Le T-62, comme son nom l'indique, apparaît en 1962. A cette époque, [le Kharkiv Morozov Machine Building Design Bureau rencontre des difficultés dans le développement de ce qui deviendra] le T-64. Le chargement automatique prévu pour le T-64, révolutionnaire pour l'époque (et qui réduit l'équipage de 4 à 3 hommes), ralentit la mise en service des premiers prototypes.
Le T-55, de son côté, commence à montrer son âge (à peine 10 ans, pourtant) suite à la mise en service par les Anglais du nouveau L7 de 105mm sur le Centurion.

T-62 en Afghanistan

L7 qui a été développé spécifiquement pour défaire le T-54/55, suite à la présence accidentelle d'un T-54A dans la cour de l'ambassade anglais de Prague lors de la révolution de 1956, qui a permis aux anglais de faire, à leur guise, l'étude de son blindage. Avant que les soviétiques viennent poliment demander s'ils pouvaient récupérer leur blindé.

Mais je me disperse.

Donc à ce stade, face au L7 anglais et à l'évolution des technologies, le T-55 est insuffisant [et le T-64 pas encore disponible].

T-54 détruit dans les rues de Prague, 1956

[NDR : Ironiquement, les Israéliens produiront le char Tiran-5Sh sur la base de T-55 capturés (ou achetés), avec le canon 100mm soviétique d'origine remplacé par le L7 105mm anglais. Le Tiran-5Sh a été livré à l'Ukraine par la Slovénie, sous la forme du M-55S, mais pour l'instant n'a pas été vu sur la ligne de front.]

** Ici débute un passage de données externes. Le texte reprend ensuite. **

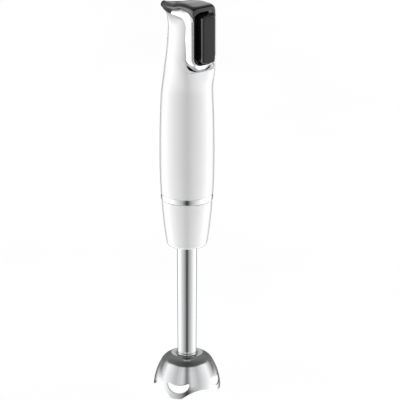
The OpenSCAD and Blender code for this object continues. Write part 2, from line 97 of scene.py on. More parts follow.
def tidy_mesh(obj, weld=True, sharp=32):
    bm = bmesh.new()
    bm.from_mesh(obj.data)
    if weld:
        bmesh.ops.remove_doubles(bm, verts=bm.verts, dist=2e-6)
        bmesh.ops.dissolve_degenerate(bm, dist=1e-7, edges=bm.edges)
    bmesh.ops.recalc_face_normals(bm, faces=bm.faces)
    bm.to_mesh(obj.data)
    bm.free()
    for polygon in obj.data.polygons:
        polygon.use_smooth = True
    obj.data.set_sharp_from_angle(angle=math.radians(sharp))


def apply_modifiers(obj, sharp=32):
    """Puts the modifiers' result into the mesh."""
    graph = bpy.context.evaluated_depsgraph_get()
    mesh = bpy.data.meshes.new_from_object(obj.evaluated_get(graph), depsgraph=graph)
    obj.modifiers.clear()
    old = obj.data
    obj.data = mesh
    bpy.data.meshes.remove(old)
    tidy_mesh(obj, weld=False, sharp=sharp)
    return obj


def bevel(obj, width, segments=3, angle=35, sharp=50):
    mod = obj.modifiers.new("bevel", "BEVEL")
    mod.width = width * MM
    mod.segments = segments
    mod.limit_method = "ANGLE"
    mod.angle_limit = math.radians(angle)
    mod.miter_outer = "MITER_ARC"
    mod.use_clamp_overlap = True
    return apply_modifiers(obj, sharp)


def cut(obj, *cutters):
    """Takes the cutters' space out of obj, and deletes them."""
    for cutter in cutters:
        mod = obj.modifiers.new("cut", "BOOLEAN")
        mod.operation = "DIFFERENCE"
        mod.solver = "EXACT"
        mod.object = cutter
    apply_modifiers(obj)
    for cutter in cutters:
        bpy.data.objects.remove(cutter)
    return obj


def loft(name, rings):
    """A closed skin over rings of equal length, capped at both ends."""
    n = len(rings[0])
    points = [p for ring in rings for p in ring]
    faces = []
    for k in range(len(rings) - 1):
        for i in range(n):
            j = (i + 1) % n
            faces.append((k * n + i, k * n + j, (k + 1) * n + j, (k + 1) * n + i))
    faces.append(tuple(range(n)))
    faces.append(tuple((len(rings) - 1) * n + i for i in range(n)))
    return make_mesh(name, points, faces)


def lathe(name, profile, count=128, axis="Z", centre=(0, 0, 0)):
    """Turns a closed outline of (radius, distance along the axis) round the Z or Y axis."""
    rings = []
    for i in range(count):
        a = 2 * math.pi * i / count
        ring = []
        for r, h in profile:
            if axis == "Z":
                p = (r * math.cos(a), r * math.sin(a), h)
            else:
                p = (r * math.cos(a), h, -r * math.sin(a))
            ring.append(tuple(c + o for c, o in zip(p, centre)))
        rings.append(ring)
    n = len(profile)
    points = [p for ring in rings for p in ring]
    faces = []
    for k in range(count):
        m = (k + 1) % count
        for i in range(n):
            j = (i + 1) % n
            faces.append((k * n + i, m * n + i, m * n + j, k * n + j))
    return make_mesh(name, points, faces)


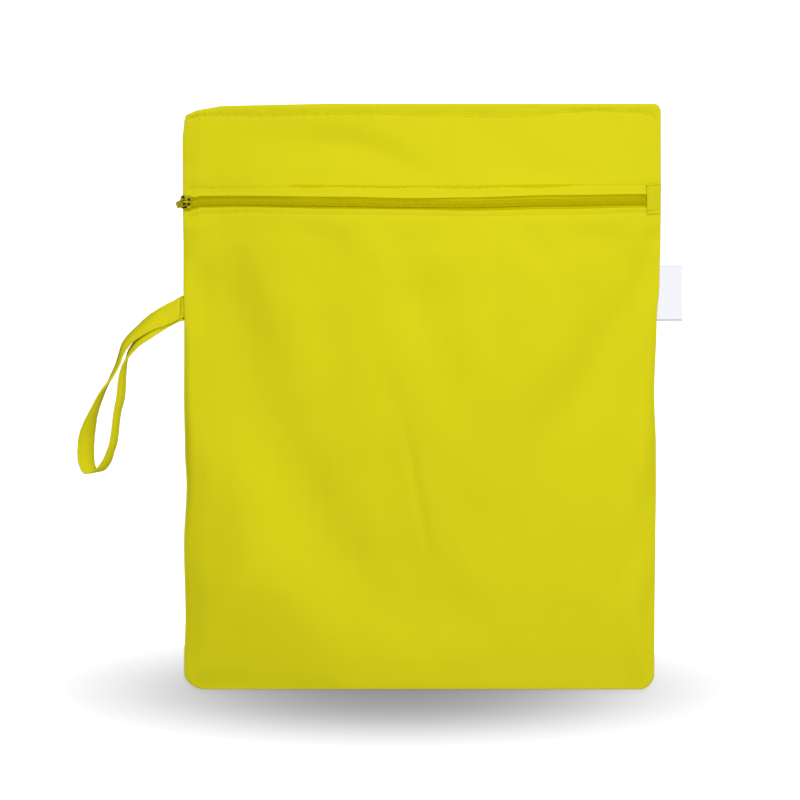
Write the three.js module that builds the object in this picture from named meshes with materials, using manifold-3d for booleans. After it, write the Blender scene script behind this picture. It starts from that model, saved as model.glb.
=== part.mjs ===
// A flat zipped cloth pouch with a wrist strap, lying on its back with its front up.
// Millimetres. X runs to the right along the zip, Y up the front, Z out of the front.
// The origin is the middle of the back panel's flat underside.
import * as THREE from "three";
import { mergeVertices } from "three/addons/utils/BufferGeometryUtils.js";
import Module from "manifold-3d";

const wasm = await Module();
wasm.setup();

// Pouch
const WIDTH = 324.4;
const HEIGHT = 398;
const CLOTH = 1; // a panel with its seam allowance and lining
const GAP = 0.3; // clearance between touching pieces
const LOFT = 14; // how far the front swells above its side seams
const SEAM_REACH = 50; // distance from a seam over which the front rises to its full loft
const EDGE_WAVE = 5; // most that a side seam draws in
const TOP_SLOPE = 2.7; // how far the top edge falls towards its left corner
const FLARE = 16; // how far a bulge of the seam runs out
const SEAM_EASE = 6; // level cloth beside what passes through a seam

// Zip
const ZIP_FROM_TOP = 66.3;
const ZIP_GAP = 8; // between the two cloth lips
const ZIP_WAVE = 1.2; // most that the zip strays from a straight line
const TAPE_WIDTH = 12; // of one tape
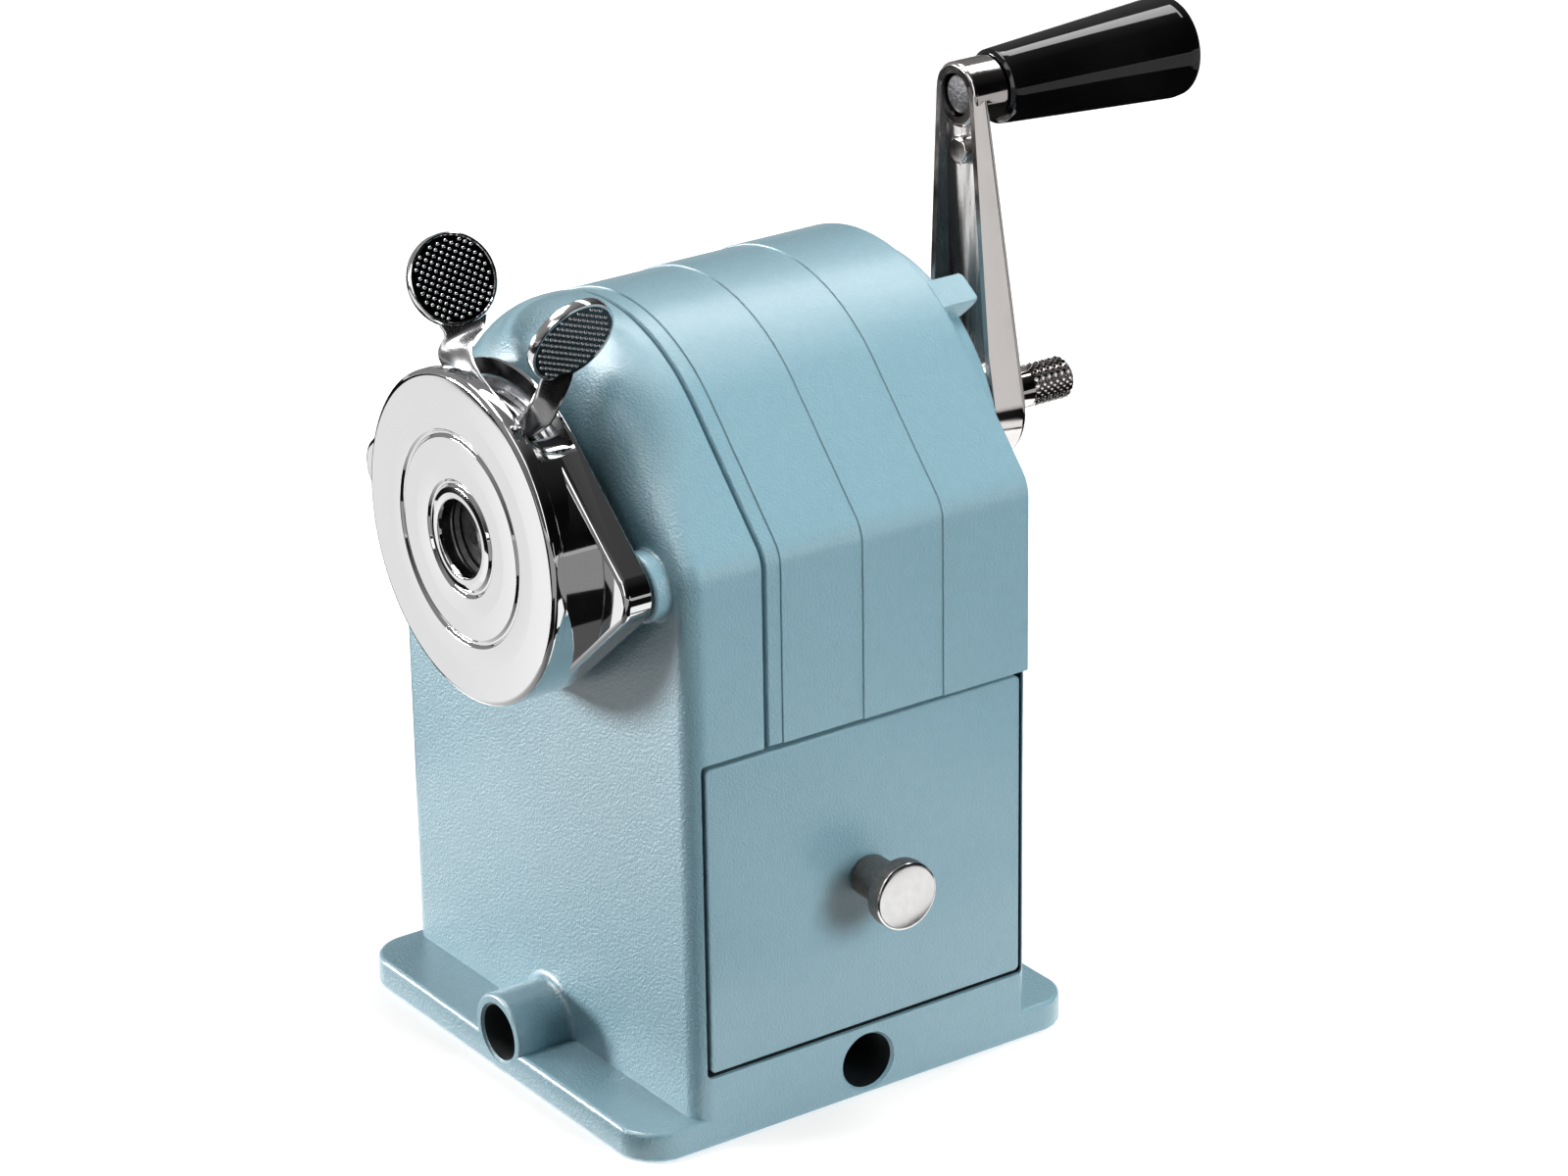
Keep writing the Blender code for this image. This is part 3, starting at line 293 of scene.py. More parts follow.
def offset_outline(points, distance):
    """Moves a closed outline inwards by distance."""
    result = []
    count = len(points)
    area = sum(points[i - 1][0] * points[i][1] - points[i][0] * points[i - 1][1]
               for i in range(count))
    turn = 1.0 if area > 0 else -1.0
    for i in range(count):
        here = Vector(points[i])
        one = (here - Vector(points[i - 1])).normalized()
        two = (Vector(points[(i + 1) % count]) - here).normalized()
        first = Vector((-one.y, one.x))
        second = Vector((-two.y, two.x))
        inward = (first + second).normalized() * turn
        share = max(0.5, abs(inward.dot(first)))
        result.append(tuple(here + inward * distance / share))
    return result


def slab(name, outline, low, high, low_r, high_r, facing="Y", steps=4):
    """An outline with thickness and rounded edges, facing along X, Y or Z."""
    layers = []
    for i in range(steps + 1):
        angle = math.pi / 2 * i / steps
        if low_r > 0:
            layers.append((low_r * (1 - math.sin(angle)),
                           low + low_r * (1 - math.cos(angle))))
    if low_r <= 0:
        layers.append((0.0, low))
    if high_r <= 0:
        layers.append((0.0, high))
    for i in range(steps + 1):
        angle = math.pi / 2 * i / steps
        if high_r > 0:
            layers.append((high_r * (1 - math.cos(angle)),
                           high - high_r * (1 - math.sin(angle))))
    rings = []
    for inset, level in layers:
        moved = offset_outline(outline, inset) if inset > 0 else outline
        if facing == "Y":
            rings.append([(u, level, v) for u, v in moved])
        elif facing == "X":
            rings.append([(level, u, v) for u, v in moved])
        else:
            rings.append([(u, v, level) for u, v in moved])
    return loft(name, rings)


def block(name, low, high):
    outline = [(low[0], low[1]), (high[0], low[1]), (high[0], high[1]), (low[0], high[1])]
    return slab(name, outline, low[2], high[2], 0, 0, "Z")


def rounded_box(low, high, radius, steps=8):
    return fillet([(low[0], low[1], radius), (high[0], low[1], radius),
                   (high[0], high[1], radius), (low[0], high[1], radius)], steps, True)


def arc(centre, radius, first, last, count):
    return [(centre[0] + radius * math.cos(math.radians(first + (last - first) * i / count)),
             centre[1] + radius * math.sin(math.radians(first + (last - first) * i / count)))
            for i in range(count + 1)]


def boolean(item, tools, operation):
    for tool in tools:
        step = item.modifiers.new("b", "BOOLEAN")
        step.operation = operation
        step.solver = "EXACT"
        step.object = tool


def cut(item, *tools):
    boolean(item, tools, "DIFFERENCE")


def join(item, *tools):
    boolean(item, tools, "UNION")


def soften(item, width, segments, angle):
    """Rounds the edges where two faces meet at more than the angle."""
    step = item.modifiers.new("edges", "BEVEL")
    step.width = width
    step.segments = segments
    step.limit_method = "ANGLE"
    step.angle_limit = math.radians(angle)


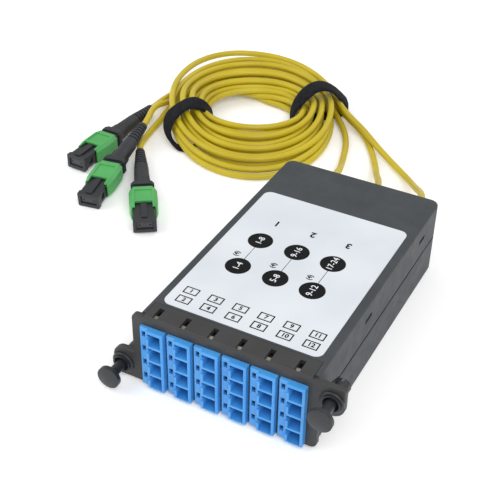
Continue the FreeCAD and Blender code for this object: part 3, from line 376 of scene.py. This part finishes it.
def settle(routes):
    """Push the control points gently aside until the cables rest beside each other and on the floor."""
    starts = np.cumsum([0] + [len(r) for r in routes])
    start = np.concatenate([np.array(r, float) for r in routes])
    blocks = [spline_weights(len(r)) for r in routes]
    weights = np.zeros((sum(len(b) for b in blocks), len(start)))
    cable = np.concatenate([np.full(len(b), i) for i, b in enumerate(blocks)])
    row = 0
    for block, first in zip(blocks, starts):
        weights[row:row + len(block), first:first + block.shape[1]] = block
        row += len(block)
    order = np.arange(len(cable))
    neighbour = (cable[:, None] == cable[None]) & (np.abs(order[:, None] - order[None]) < SAMPLES * NEAR)
    free = np.ones((len(start), 1))
    for (head, tail), a, b in zip(HELD, starts, starts[1:]):
        free[a:a + head] = free[b - tail:b] = 0
    share = weights.sum(0)[:, None]
    move = np.zeros_like(start)
    for turn in range(ROUNDS):
        places = weights @ (start + move)
        if turn % LOOK == 0:
            gap = ((places[:, None] - places[None]) ** 2).sum(2)
            one, other = np.nonzero(np.triu((gap < (APART + REACH) ** 2) & ~neighbour, 1))
        away = places[one] - places[other]
        distance = np.linalg.norm(away, axis=1) + 1e-9
        lack = np.clip(APART - distance, 0, None)
        push = away / distance[:, None] * lack[:, None] * 0.5
        force, touching = np.zeros_like(places), np.zeros(len(places))
        for index, sign in ((one, 1), (other, -1)):
            np.add.at(force, index, sign * push)
            np.add.at(touching, index, lack > 0)
        force /= np.maximum(1, touching * CROWD)[:, None]
        force[:, 2] += np.clip(FLOOR_Z - places[:, 2], 0, None)
        move += free * (weights.T @ force) / share * GAIN
        for a, b in zip(starts, starts[1:]):
            move[a + 1:b - 1] += EASE * (move[a:b - 2] - 2 * move[a + 1:b - 1] + move[a + 2:b])
        move *= free
        move[:, 2] += free[:, 0] * np.clip(FLOOR_Z - start[:, 2] - move[:, 2], 0, None)
    return [(start + move)[a:b].tolist() for a, b in zip(starts, starts[1:])]


def cable_curve(name, points):
    """Round NURBS curve with these control points, in mm."""
    curve = bpy.data.curves.new(name, "CURVE")
    curve.dimensions = "3D"
    curve.bevel_depth = CABLE_D / 2 * MM
    curve.bevel_resolution = 4
    curve.resolution_u = 6
    curve.use_fill_caps = True
    spline = curve.splines.new("NURBS")
    spline.points.add(len(points) - 1)
    for point, place in zip(spline.points, points):
        point.co = (*(v * MM for v in place), 1.0)
    spline.order_u = 3
    spline.use_endpoint_u = True
    return paint(new_object(name, curve), JACKET)


def make_cables():
    for cable, points in enumerate(settle([cable_points(i) for i in range(3)])):
        obj = cable_curve(f"cable_{cable + 1}", points)
        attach(obj, ROOT)
        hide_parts(f"cable_lead_{cable + 1}", "cable_coil", f"cable_tail_{cable + 1}")


make_cables()


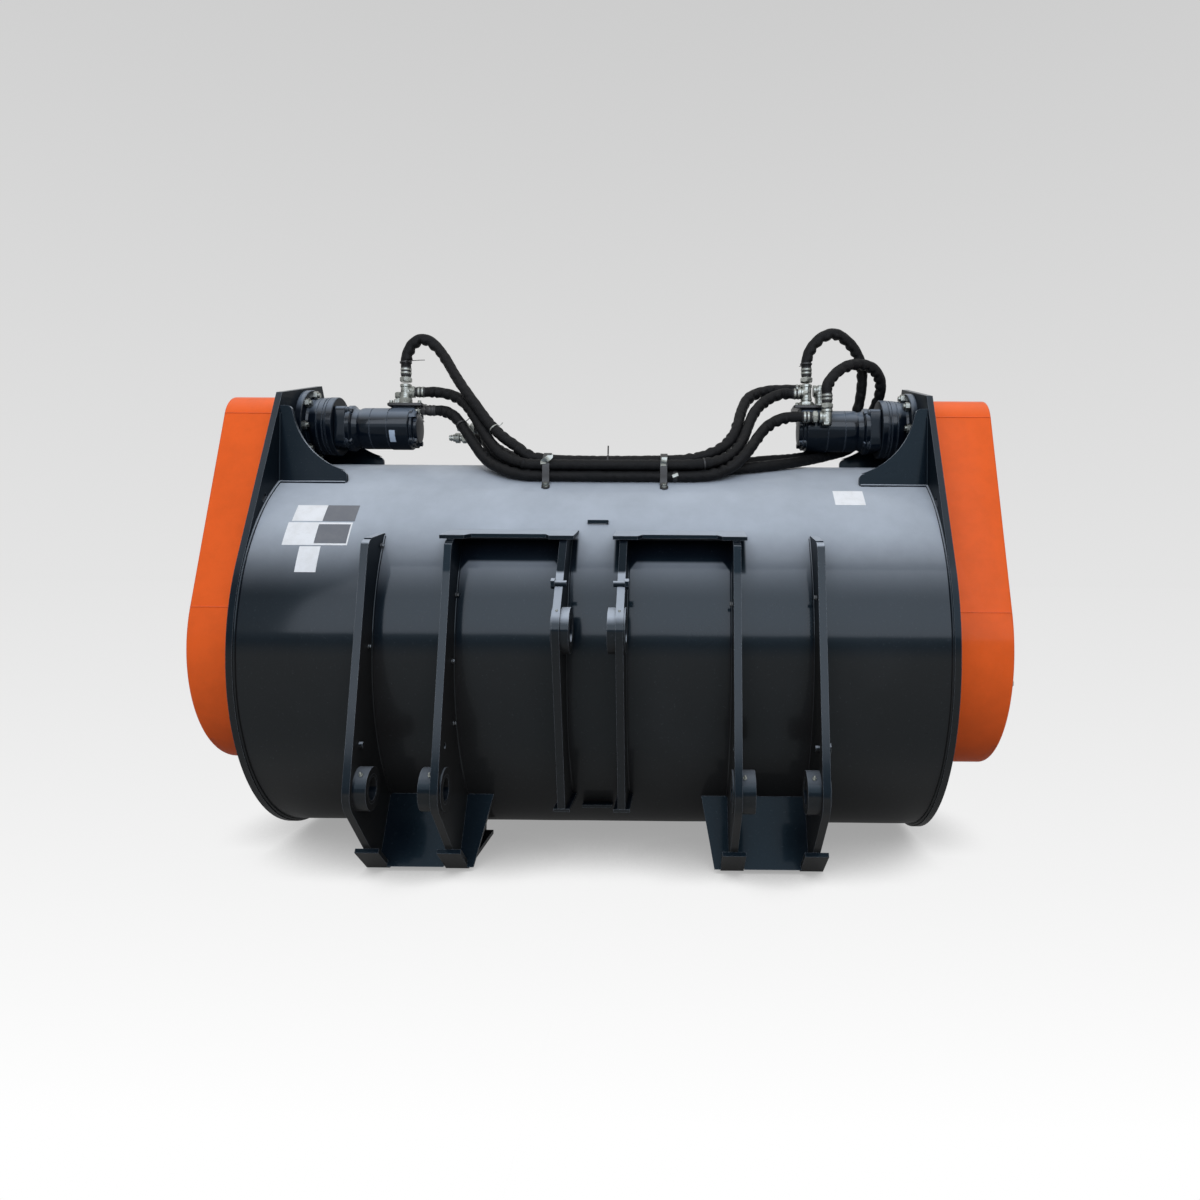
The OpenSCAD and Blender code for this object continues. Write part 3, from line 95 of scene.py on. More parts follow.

Pour l'époque [le début des années 60, donc], le T-62 est un char d'assaut plus que correct : canon de 115mm relativement puissant, mobilité décente, et la capacité d'engager les chars produits à l'Ouest à bonne distance. Leur engagement en 1973 contre Israël lors de la guerre du Yom Kippur montre ses capacités.
Avec le déploiement à grande échelle du T-64 dans les forces soviétiques à partir de la fin des années 60, le T-62 est largement distribué aux nations satellites et alliées.
[Sa simplicité d'utilisation et de maintenance est appréciée par les utilisateurs à travers le monde.]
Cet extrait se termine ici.